The growth of teenage unemployment has ominous implications for the future — but there is a solution, if we are willing to face economic reality.
According to a host of sources, joblessness among young people is growing. For example, the Christian Science Monitor said that the unemployment rate for African-Americans in the 16-19 year-old range is 40.5 percent across the nation. According to Andrew Sum, a nationally recognized expert on teen employment who heads the Center for Labor Market Studies at Northeastern University, the reality is bleak. As Sum noted, “Proportionally, more kids have lost jobs in the past few years than the entire country lost in the Great Depression.”
This trend is prevalent in North Carolina as well, with a teenage unemployment rate around 30 percent this year, compared to 20 percent a decade ago.
With the economy still struggling to recover, teenagers have found that they have been crowded out of job opportunities traditionally much more open to them in previous generations. According to an analysis of monthly Current Population Survey data from the Census Bureau, in 2011 13 percent of leisure and hospitality workers were teens. The number is down from 17 percent in 2003. Similarly, the share of retail trade workers in their teens dropped from 10 percent to less than 7 percent during that same time frame.
Why are teenagers hit proportionately worse when compared to other age groups? Although the obvious scheduling conflicts around school and teens’ limited skill sets play a role, the biggest impediment for teenagers is an obstacle our government perpetuates — minimum wage laws. Contrary to popular belief among politicians, minimum wage increases actually make low-income citizens worse off by pricing them out of a job due to their minimal skill sets and resources. Linda Gorman, senior fellow at the Independence Institute, sums up the problems with minimum wage laws: “Although minimum wage laws can set wages, they cannot guarantee jobs. In practice they often price low-skilled workers out of the labor market.”
It should be noted that this belief is widely held by most economists, not just conservative economists, as over 90 percent of economists believe minimum wage increases lead to more unemployment in low-skilled workers.
A study by labor economists William Even (Miami University) and David Macpherson (Trinity University) appears to back Ms. Gorman’s claim. Their recently updated 2010 study suggests that North Carolina’s minimum wage increases between 2005 and 2011 are responsible for more than 10,000 additional teenagers being out of work today, compared to what would have happened if the wage law had remained untouched. North Carolina’s minimum wage was increased from $5.15 to $7.25 over that time period.
Furthermore, Professor Thomas Mroz of UNC-Chapel Hill and economist Timothy Savage of Welch Consulting conducted research to illustrate some of the long-term effects on people when they are priced out of the labor market by minimum wage laws.

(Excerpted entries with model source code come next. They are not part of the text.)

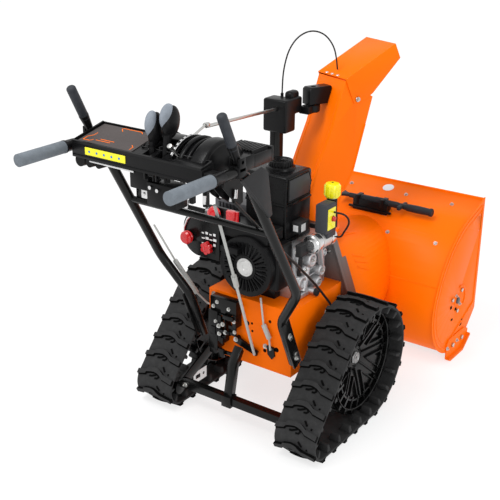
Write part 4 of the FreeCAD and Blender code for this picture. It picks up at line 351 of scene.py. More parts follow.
# %% A material's tree
class Finish:
    """A material with one principled surface, read in object coordinates."""

    def __init__(self, name):
        self.material = bpy.data.materials.new(name)
        self.material.use_nodes = True
        self.tree = self.material.node_tree
        self.surface = self.tree.nodes["Principled BSDF"]
        self.place = self.node("ShaderNodeTexCoord", {}, {}, "Object")

    def node(self, kind, settings, sockets, output=0):
        made = self.tree.nodes.new(kind)
        for key, value in settings.items():
            if key == "stops":
                ramp = made.color_ramp
                while len(ramp.elements) < len(value):
                    ramp.elements.new(0.5)
                for element, (position, level) in zip(ramp.elements, value):
                    element.position = position
                    element.color = (level, level, level, 1)
            else:
                setattr(made, key, value)
        for key, value in sockets.items():
            self.feed(made.inputs[key], value)
        return Value(self, made.outputs[output])

    def feed(self, socket, value):
        if isinstance(value, Value):
            self.tree.links.new(value.socket, socket)
        else:
            socket.default_value = value

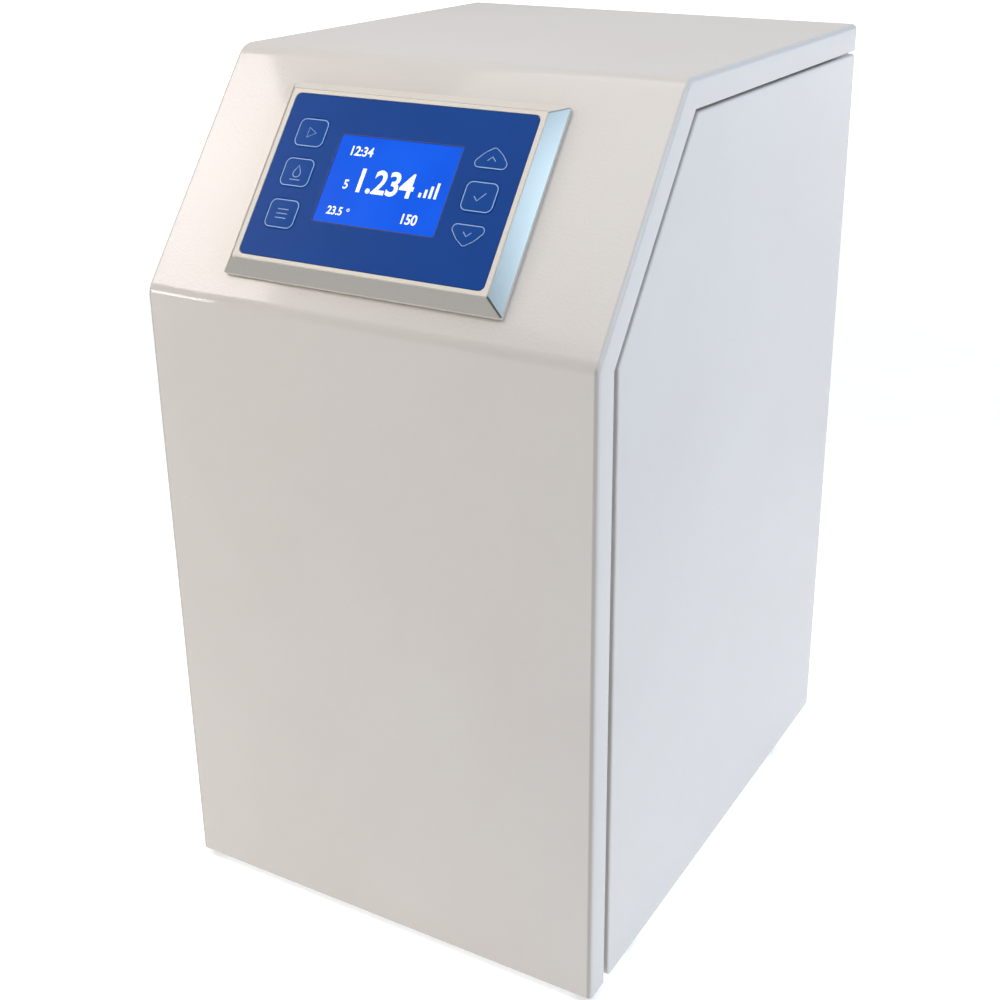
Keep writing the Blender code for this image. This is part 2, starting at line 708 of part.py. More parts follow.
def key_back():
    """The level of the keys' backs above the slope."""
    return BEZEL_HEIGHT + KEY_PROUD - KEY_THICK


def board_back():
    """The level of the key board's back above the slope."""
    return key_back() - KEY_TRAVEL - SEAT_GAP - BOARD_THICK


def key_places():
    """Each key's name, centre (u, v) and outline kind."""
    names = ("key_left_top", "key_left_middle", "key_left_bottom")
    places = [(name, LEFT_KEYS_U, v, "square") for name, v in zip(names, LEFT_KEYS_V)]
    places.append(("key_up", RIGHT_KEYS_U, UP_KEY_V, "up"))
    places.append(("key_select", RIGHT_KEYS_U, SELECT_KEY_V, "square"))
    places.append(("key_down", RIGHT_KEYS_U, DOWN_KEY_V, "down"))
    return places


def key_outline(kind, grow=0.0):
    """A rounded square, or a rounded triangle with bulged sides that points up or down."""
    if kind == "square":
        return rounded_box(KEY_WIDTH + 2 * grow, KEY_LENGTH + 2 * grow, KEY_CORNER + grow)
    radius = ARROW_CORNER + grow
    x, y = ARROW_WIDTH / 2 + grow + radius, ARROW_LENGTH / 2 + grow
    side = (ARROW_BULGE_SHARE * x, y - ARROW_BULGE_SHARE * 2 * y + ARROW_BULGE)
    corners = [(x, -y), side, (0.0, y), (-side[0], side[1]), (-x, -y)]
    radii = [radius, ARROW_BULGE_RADIUS, ARROW_TIP + grow, ARROW_BULGE_RADIUS, radius]
    if kind == "down":
        corners = [(a, -b) for a, b in reversed(corners)]
    return rounded(corners, radii, 4)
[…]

In their analysis of past literature on the subject, Mroz and Savage quoted previous works that found “the odds that a young woman works this year are nearly eight times higher if she worked last year than if she did not.” Perhaps most revealing as to why teenage unemployment has long-lasting effects can be summed up in this statement: “Involuntary unemployment perturbs an individual’s optimal time path of human capital accumulation. This is because it prevents on-the-job training, resulting in an under-investment in human capital after the unemployment spell takes place.” This economic principle indicates the importance of adopting public policy that seeks to include teenagers in the labor force.
When teens are involuntarily unemployed, they lose the chance to gain important life skills on the job, such as the responsibility of showing up on time and working in a team. These jobs also help teens stay out of trouble, understand marketplace activity, and save money for future expenses, such as education. The broader, long-term societal implications of cutting off the first rung of the career ladder for teens are quite profound. Crime rates and greater government dependency are first and foremost among them.
Although eliminating the minimum wage seems heartless at first, let’s consider the broader impact it has on our teenagers and their ability to climb the ladder of financial stability.
Alex Rector is an intern at the Civitas Institute in Raleigh.